▶ **Extracted data**:
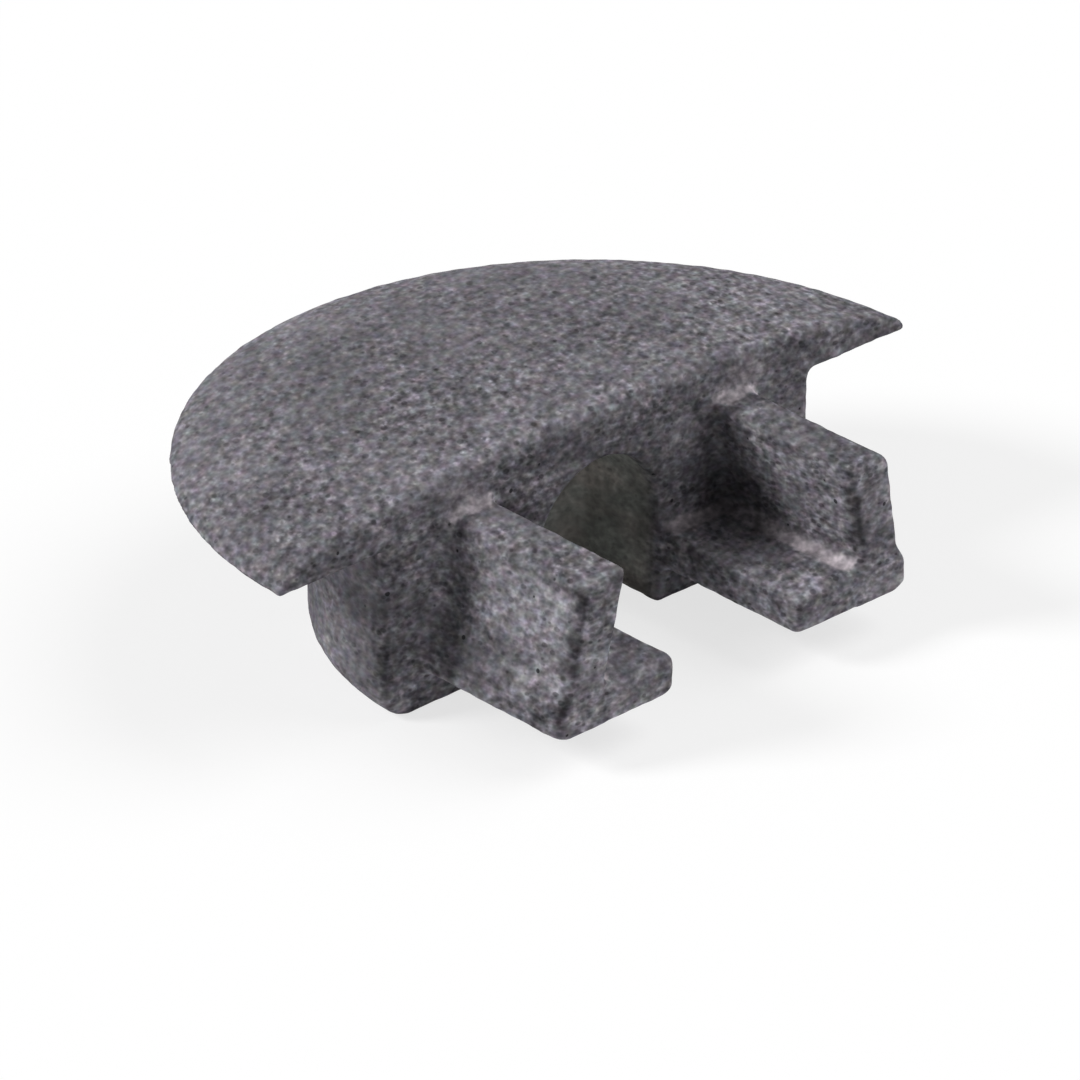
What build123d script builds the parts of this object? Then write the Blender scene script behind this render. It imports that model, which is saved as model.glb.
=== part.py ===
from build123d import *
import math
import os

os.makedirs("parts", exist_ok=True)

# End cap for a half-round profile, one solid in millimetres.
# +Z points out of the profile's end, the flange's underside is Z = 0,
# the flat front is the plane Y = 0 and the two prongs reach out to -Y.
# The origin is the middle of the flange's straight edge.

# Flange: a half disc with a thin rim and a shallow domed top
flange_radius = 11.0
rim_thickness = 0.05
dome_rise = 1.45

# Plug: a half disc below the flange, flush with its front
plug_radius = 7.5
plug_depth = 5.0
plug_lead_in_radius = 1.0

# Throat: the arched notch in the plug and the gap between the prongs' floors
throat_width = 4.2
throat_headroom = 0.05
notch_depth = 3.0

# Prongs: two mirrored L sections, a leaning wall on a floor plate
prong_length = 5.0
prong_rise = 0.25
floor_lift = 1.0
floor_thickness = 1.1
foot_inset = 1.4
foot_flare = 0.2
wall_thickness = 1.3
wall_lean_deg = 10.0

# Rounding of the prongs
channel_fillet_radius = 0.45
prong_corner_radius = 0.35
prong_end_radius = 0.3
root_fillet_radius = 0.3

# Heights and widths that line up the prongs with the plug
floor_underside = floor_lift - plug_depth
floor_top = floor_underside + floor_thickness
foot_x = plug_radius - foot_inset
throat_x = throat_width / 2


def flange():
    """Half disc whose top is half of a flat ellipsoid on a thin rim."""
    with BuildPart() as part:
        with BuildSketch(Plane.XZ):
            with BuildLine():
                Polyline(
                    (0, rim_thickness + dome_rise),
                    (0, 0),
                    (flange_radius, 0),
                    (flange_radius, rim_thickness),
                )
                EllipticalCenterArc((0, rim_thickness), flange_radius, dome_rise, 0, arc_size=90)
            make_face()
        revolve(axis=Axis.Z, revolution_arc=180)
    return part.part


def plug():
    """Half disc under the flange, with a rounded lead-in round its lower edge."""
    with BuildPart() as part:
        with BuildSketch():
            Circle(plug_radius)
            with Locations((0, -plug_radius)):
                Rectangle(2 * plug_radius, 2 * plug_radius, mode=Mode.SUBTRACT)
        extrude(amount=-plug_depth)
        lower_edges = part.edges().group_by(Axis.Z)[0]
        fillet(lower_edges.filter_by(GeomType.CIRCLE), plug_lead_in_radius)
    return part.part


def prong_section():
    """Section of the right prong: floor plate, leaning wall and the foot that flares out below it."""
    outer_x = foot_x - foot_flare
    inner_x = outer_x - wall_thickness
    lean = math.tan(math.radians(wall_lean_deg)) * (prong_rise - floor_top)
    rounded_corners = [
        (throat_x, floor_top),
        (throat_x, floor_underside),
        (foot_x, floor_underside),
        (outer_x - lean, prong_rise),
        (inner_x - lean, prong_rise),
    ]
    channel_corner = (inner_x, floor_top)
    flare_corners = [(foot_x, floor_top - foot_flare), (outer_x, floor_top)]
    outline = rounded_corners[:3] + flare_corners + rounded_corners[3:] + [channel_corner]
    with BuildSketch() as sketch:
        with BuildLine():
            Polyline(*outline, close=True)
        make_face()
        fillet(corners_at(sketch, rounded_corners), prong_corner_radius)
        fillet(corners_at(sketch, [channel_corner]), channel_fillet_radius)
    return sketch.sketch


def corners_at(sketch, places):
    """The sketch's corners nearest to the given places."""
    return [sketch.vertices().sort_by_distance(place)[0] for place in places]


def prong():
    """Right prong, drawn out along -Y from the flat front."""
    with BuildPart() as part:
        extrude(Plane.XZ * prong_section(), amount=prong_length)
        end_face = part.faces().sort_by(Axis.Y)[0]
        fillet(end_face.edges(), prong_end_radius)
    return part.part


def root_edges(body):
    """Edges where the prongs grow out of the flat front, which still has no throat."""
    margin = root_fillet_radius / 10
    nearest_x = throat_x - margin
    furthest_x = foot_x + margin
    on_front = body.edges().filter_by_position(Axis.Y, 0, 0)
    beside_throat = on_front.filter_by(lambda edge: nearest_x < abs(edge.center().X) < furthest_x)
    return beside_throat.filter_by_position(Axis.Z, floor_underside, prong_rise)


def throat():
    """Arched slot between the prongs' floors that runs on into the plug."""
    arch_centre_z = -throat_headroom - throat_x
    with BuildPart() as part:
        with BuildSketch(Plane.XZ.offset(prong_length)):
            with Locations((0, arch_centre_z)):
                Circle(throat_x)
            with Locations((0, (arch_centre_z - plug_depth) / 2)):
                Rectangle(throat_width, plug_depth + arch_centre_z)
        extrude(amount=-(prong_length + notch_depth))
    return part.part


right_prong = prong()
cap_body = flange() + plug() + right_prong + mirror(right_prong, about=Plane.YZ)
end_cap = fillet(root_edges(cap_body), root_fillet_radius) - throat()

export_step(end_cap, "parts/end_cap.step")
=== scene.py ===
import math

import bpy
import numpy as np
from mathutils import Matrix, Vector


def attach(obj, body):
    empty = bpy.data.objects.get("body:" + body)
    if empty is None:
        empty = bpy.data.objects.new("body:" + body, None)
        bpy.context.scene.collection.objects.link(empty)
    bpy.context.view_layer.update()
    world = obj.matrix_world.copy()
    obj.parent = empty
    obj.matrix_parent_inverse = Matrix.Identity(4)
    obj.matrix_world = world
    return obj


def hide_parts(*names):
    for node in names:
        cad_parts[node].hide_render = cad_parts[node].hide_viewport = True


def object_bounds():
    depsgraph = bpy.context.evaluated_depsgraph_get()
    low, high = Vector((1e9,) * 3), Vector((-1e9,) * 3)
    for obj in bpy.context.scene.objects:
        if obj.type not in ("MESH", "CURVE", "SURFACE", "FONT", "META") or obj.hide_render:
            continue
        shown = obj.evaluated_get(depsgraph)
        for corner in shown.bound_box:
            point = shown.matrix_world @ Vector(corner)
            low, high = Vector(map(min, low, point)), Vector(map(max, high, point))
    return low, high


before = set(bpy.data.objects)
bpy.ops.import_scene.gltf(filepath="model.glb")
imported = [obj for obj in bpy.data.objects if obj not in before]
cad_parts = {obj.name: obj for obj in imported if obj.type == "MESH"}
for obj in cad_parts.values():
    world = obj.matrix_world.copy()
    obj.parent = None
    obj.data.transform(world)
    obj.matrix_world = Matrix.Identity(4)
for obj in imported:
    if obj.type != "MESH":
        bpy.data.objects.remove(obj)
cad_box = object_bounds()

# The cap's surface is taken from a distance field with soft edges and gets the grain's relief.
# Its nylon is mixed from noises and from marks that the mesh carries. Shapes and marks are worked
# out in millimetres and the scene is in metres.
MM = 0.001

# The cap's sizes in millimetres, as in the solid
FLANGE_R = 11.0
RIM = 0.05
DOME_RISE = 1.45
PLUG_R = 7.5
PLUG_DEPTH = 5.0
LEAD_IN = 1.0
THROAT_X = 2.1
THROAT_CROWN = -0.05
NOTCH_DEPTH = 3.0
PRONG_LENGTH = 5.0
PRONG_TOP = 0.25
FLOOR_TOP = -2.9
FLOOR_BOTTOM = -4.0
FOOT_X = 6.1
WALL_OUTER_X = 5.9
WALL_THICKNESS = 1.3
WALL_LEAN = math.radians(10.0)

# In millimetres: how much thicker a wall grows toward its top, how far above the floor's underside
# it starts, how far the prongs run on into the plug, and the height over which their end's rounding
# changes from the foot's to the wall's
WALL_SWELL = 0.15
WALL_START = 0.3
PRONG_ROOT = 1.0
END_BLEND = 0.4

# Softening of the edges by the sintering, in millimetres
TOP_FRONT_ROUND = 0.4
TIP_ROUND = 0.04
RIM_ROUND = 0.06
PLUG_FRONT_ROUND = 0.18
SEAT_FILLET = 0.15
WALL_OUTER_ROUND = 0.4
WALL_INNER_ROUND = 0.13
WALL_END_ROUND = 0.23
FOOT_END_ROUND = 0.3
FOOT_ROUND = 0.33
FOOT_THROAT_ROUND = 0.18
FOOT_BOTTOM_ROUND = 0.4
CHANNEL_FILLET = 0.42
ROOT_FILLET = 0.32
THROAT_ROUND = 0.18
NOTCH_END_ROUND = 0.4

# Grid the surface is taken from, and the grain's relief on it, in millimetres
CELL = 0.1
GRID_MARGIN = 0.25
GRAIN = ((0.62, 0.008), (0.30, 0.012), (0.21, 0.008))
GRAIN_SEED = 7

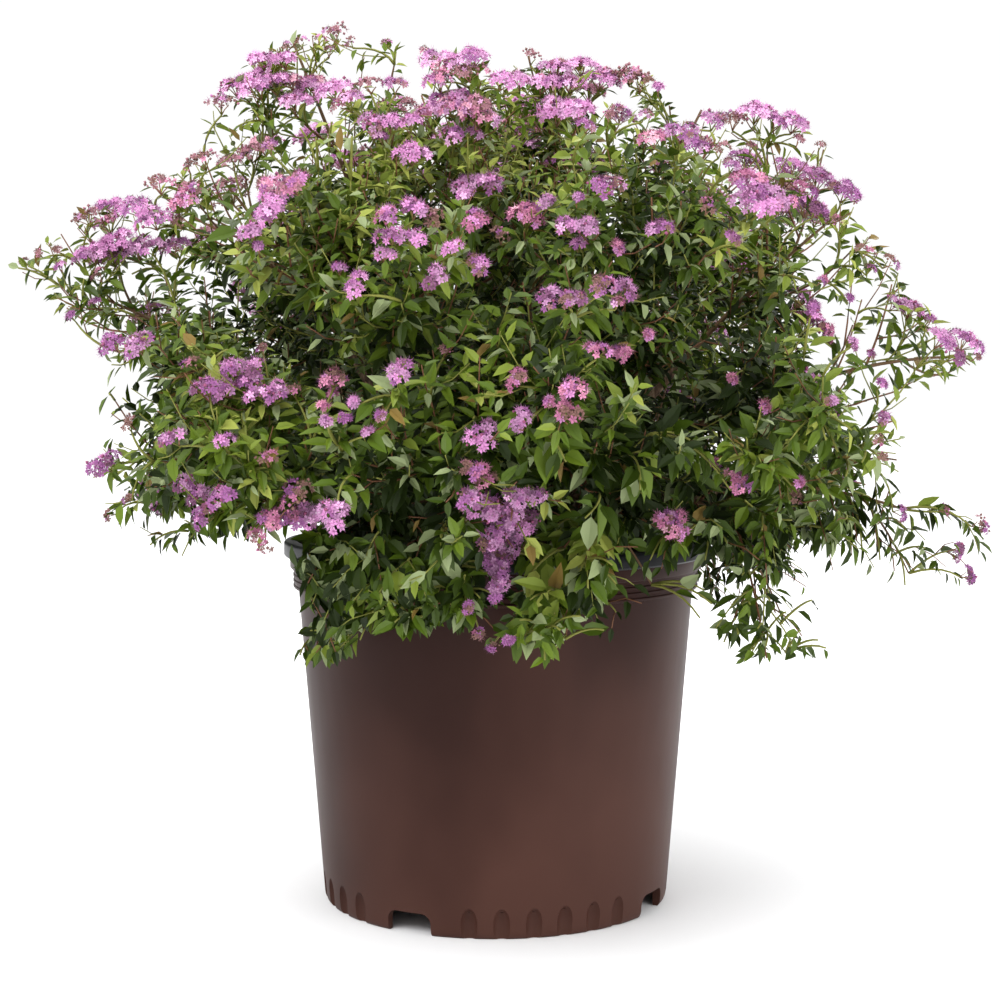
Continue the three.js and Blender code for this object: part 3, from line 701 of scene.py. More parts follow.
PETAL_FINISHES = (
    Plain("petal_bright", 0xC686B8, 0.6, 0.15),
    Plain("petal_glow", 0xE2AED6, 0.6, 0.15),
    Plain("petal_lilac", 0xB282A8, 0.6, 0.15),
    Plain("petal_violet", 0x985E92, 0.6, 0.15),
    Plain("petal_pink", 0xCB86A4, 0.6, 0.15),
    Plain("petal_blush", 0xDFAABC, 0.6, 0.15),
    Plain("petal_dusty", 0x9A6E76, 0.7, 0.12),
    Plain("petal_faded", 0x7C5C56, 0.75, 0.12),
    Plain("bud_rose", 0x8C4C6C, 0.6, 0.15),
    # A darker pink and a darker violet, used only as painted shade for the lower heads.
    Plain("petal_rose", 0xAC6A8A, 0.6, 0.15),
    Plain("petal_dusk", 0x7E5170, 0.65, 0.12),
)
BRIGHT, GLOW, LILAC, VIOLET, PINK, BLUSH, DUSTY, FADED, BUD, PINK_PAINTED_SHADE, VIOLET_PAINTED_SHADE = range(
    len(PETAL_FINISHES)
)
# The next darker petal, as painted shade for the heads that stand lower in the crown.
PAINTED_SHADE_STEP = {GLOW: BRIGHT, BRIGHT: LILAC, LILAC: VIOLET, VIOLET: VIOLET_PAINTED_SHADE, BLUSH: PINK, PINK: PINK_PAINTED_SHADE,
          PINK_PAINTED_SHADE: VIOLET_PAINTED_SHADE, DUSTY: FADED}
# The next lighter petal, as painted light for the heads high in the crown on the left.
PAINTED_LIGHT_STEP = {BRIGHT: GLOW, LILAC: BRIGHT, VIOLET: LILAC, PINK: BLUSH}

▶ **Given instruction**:
Go through the material above and output exactly the lines from the one containing "right_prong = prong()" through the one containing "obj.matrix_world = world".

▶ **Expected answer**:
right_prong = prong()
cap_body = flange() + plug() + right_prong + mirror(right_prong, about=Plane.YZ)
end_cap = fillet(root_edges(cap_body), root_fillet_radius) - throat()

export_step(end_cap, "parts/end_cap.step")
=== scene.py ===
import math

import bpy
import numpy as np
from mathutils import Matrix, Vector


def attach(obj, body):
    empty = bpy.data.objects.get("body:" + body)
    if empty is None:
        empty = bpy.data.objects.new("body:" + body, None)
        bpy.context.scene.collection.objects.link(empty)
    bpy.context.view_layer.update()
    world = obj.matrix_world.copy()
    obj.parent = empty
    obj.matrix_parent_inverse = Matrix.Identity(4)
    obj.matrix_world = world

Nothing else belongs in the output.